En la página oficial del actual Gobierno, se lee con motivo del 10 de agosto: “El Primer Grito de la Independencia, un 10 de agosto de 1809, es una de las recordaciones más emblemáticas del Ecuador. Este hecho libertario que tuvo entre sus héroes a Eugenio Espejo, Alfonso Guashpa, Javier Ascázubi, María Ontaneda, Carlos Montufar, Rosa Zárate, entre otros, lucharon por la independencia que se gestó en casa de Manuela Cañizares en 1809. Una revolución emancipadora que nació como un movimiento desarticulado y frágil pero que se constituyó en el pilar de consecuentes luchas y momentos como la masacre de 1810, la implantación de la Real Audiencia en 1811 y el retorno a la Corona en 1812, que marcaron la historia del país y consolidaron el sueño independentista”.
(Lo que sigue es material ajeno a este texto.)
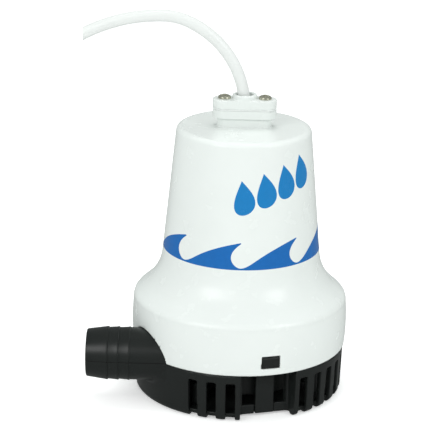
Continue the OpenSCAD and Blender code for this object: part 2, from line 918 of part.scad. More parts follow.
module vane() {
    arc_r = 20;
    tip_turn = 50;
    root = [hub_r - 2, 0];
    tip = (impeller_r - 0.6) * [cos(tip_turn), sin(tip_turn)];
    chord = tip - root;
    chord_l = norm(chord);
    centre = (root + tip) / 2 + sqrt(pow(arc_r, 2) - pow(chord_l / 2, 2)) * [-chord[1], chord[0]] / chord_l;
    from = atan2(root[1] - centre[1], root[0] - centre[0]);
    to = atan2(tip[1] - centre[1], tip[0] - centre[0]);
    translate([centre[0], centre[1], impeller_low_z + 0.4])
        rotate([0, 0, from])
            rotate_extrude(angle = to - from)
                translate([arc_r - 0.9, 0]) square([1.8, impeller_disc_z - impeller_low_z]);
}

module impeller() {
    color([0.16, 0.2, 0.3])
        difference() {
            union() {
                translate([0, 0, impeller_disc_z])
                    cylinder(r = impeller_r, h = impeller_top_z - impeller_disc_z);
                translate([0, 0, impeller_low_z])
                    cylinder(r = hub_r, h = impeller_top_z - impeller_low_z + 0.6);
                for (k = [0 : vane_count - 1]) rotate([0, 0, 360 / vane_count * k]) vane();
            }
            translate([0, 0, impeller_low_z - 1]) cylinder(r = shaft_r, h = 30);
        }
}

module impeller_nut() {
    color(brass)
        translate([0, 0, 10])
            difference() {
                cylinder(r = 4.6, h = impeller_low_z - 10, $fn = 6);
                translate([0, 0, -1]) cylinder(r = shaft_r, h = 10);
            }
}

strainer_base();
volute_casing();
casing_screws();
volute_gasket();
front_latch();
rear_latch();
motor_housing();
gland_gasket();
gland_cap();
gland_screws();
cable_grommet();
cable_jacket();
positive_lead();
negative_lead();
copper_conductors();
motor_can();
field_magnets();
brush_plate();
carbon_brushes();
brush_springs();
terminals();
upper_bearing();
lower_bearing();
seal_plate();
seal_plate_ring();
shaft_seal();
seal_plate_screws();
motor_screws();
motor_shaft();
thrust_washers();
armature_core();
armature_windings();
commutator();
impeller();
impeller_nut();
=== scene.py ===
import json
import math

import bmesh
import bpy
import numpy as np
import openvdb
from mathutils import Matrix, Vector


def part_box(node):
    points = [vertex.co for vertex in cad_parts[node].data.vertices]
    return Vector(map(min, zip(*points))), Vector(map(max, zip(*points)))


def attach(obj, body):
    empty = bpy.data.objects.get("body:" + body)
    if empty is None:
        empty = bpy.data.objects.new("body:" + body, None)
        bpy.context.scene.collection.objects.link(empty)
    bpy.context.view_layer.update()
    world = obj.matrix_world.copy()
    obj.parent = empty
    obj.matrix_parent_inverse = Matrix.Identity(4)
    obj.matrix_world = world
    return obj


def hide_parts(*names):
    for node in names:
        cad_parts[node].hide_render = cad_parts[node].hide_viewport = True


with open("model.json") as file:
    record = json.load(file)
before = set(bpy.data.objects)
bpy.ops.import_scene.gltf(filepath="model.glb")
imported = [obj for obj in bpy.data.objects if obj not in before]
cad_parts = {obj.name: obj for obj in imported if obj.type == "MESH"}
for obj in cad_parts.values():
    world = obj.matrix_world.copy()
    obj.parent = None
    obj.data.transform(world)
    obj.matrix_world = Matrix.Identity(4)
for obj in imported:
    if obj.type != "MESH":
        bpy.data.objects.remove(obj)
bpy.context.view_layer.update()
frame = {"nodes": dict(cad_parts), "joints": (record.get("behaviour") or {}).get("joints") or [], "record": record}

# The looks of a submersible bilge pump. The shapes are worked out in millimetres, in the frame's own
# axes, as signed distances: negative inside the plastic, positive outside. Meshes are made from them
# in metres.
MM = 0.001


# ---- What the frame says ----

def node_box(name):
    low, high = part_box(name)
    return np.array(low) / MM, np.array(high) / MM


def by_name(rows, name):
    return next(row for row in rows if row["name"] == name)


nozzle_mount = by_name(frame["record"]["mounts"], "hose_nozzle")
latch_joint = by_name(frame["joints"], "front_latch_press")
base_low, base_high = node_box("strainer_base")
casing_low, casing_high = node_box("volute_casing")
housing_low, housing_high = node_box("motor_housing")
cap_low, cap_high = node_box("gland_cap")
gasket_low, gasket_high = node_box("gland_gasket")
cable_low, cable_high = node_box("cable_jacket")

latch_angle = math.degrees(math.atan2(latch_joint["pos_m"][1], latch_joint["pos_m"][0]))
pivot_at = math.hypot(latch_joint["pos_m"][0], latch_joint["pos_m"][1]) / MM
pivot_z = latch_joint["pos_m"][2] / MM
nozzle_y = nozzle_mount["pos_m"][1] / MM
nozzle_z = nozzle_mount["pos_m"][2] / MM
nozzle_tip = -casing_low[0]
ridge_r = nozzle_mount["dims"]["r_mm"]
base_r = base_high[0]
skirt_z = housing_low[2]
skirt_r = housing_high[0]
COLLAR_H, FLANGE_T, NECK_H = 2.5, 4.7, 4.8
gland_base_z = gasket_low[2]
gland_cap_z = gasket_high[2]
gland_top_z = cap_high[2] - COLLAR_H
gland_flange_z = gland_base_z - FLANGE_T
top_z = gland_flange_z - NECK_H
cable_r = (cable_high[1] - cable_low[1]) / 2
case_screw_angles = [latch_angle + 45 + 90 * k for k in range(4)]


# ---- Distances ----

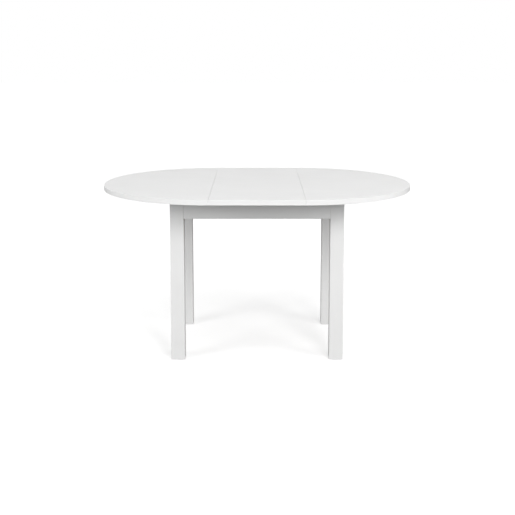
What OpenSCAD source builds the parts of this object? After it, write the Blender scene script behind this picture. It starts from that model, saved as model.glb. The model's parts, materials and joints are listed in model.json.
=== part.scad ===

Llama la atención que el texto oficial destaca al 10 de agosto como “una de las recordaciones emblemáticas”, no la principal, “que nació como un movimiento desarticulado y frágil”. Es evidente que la Independencia no es vista como el acontecimiento en la dimensión que le corresponde. Deja dudas sobre su carácter emancipador y fundacional, contrariamente, se lo vincula a la “implantación de la Real Audiencia» y al “retorno a la Corona”, en una visión colonialista. Nada se dice que “en la mañana del 10 de agosto de 1809 los patriotas sorprendieron a los comandantes españoles de la guarnición de Quito y sitiaron el Palacio Real, actual Palacio de Carondelet, con el fin de entregar al conde Ruiz de Castilla, quien era el presidente de la Real Audiencia, el oficio mediante el cual se le había cesado”. Este hecho histórico no es visto por el reseñador oficial como una gesta, es decir, origen libertario, sino como augurio de futuros reintegros coloniales.
Amerita decir que, para los relatores del régimen, el 10 de agosto no es lo que debe ser: el símbolo soberano de la nación, inspirado en el espíritu libertario de precursores como Eugenio Espejo, entre otros. Como tal, se explica que oficialmente no tenga la prestancia de efeméride máxima de la patria y, en cambio, sea una fecha movible, transferible en el tiempo con fines turísticos y comerciales por sobre sus motivaciones cívicas, incluso funcional a ciertos artificios políticos ajenos a la conmemoración.
Como reflejo que acusa la falta de un cabal proceso de integración nacional, celebramos localmente las fundaciones españolas de ciudades impuestas por el fórceps de las armas coloniales; y sus posteriores “independencias” evocadas como hechos regionalistas aislados, inconexos con un proceso independentista nacional. Aquello denota el sentido colonialista de la conmemoración, su evocación hispana habla en su simbolismo de avasallamiento político-militar, transculturización e imposición religiosa y, por tanto, la fecha no supone una liberación de valores impuestos por el colonialismo.
De ese modo, heredamos las “señas particulares” que describe Jorge Enrique Adoum en su libro homónimo y que, como máxima expresión históricamente frustrante, refiere la falta de vocación de futuro que caracteriza a Ecuador. A la que amerita agregar la falta de valoración del pasado. Un pretérito que no es visto bajo la objetividad y prestancia meritorias, sino a la luz y sombras de complejos. ¿Qué es si no, el secreto e insuflado orgullo de cierto origen español que, al mismo tiempo, implica el menosprecio a nuestros ancestros indígenas?
Conmemoremos el 10 de agosto como una efeméride que nos reencuentre con lo que fuimos, somos y debemos ser. Una fecha que, en su evocación, permita ver con otros ojos el pasado, una oportunidad de cambiar la manera de sentirnos en el presente y otra forma de concebir el futuro. Una conmemoración que nos libere de atavismos coloniales, complejos culturales y despropósitos políticos. Una fiesta que refiera un pasado vivido con dignidad, un presente liberador y un futuro soberano para reconocernos en nuestra condición de latinoamericanos.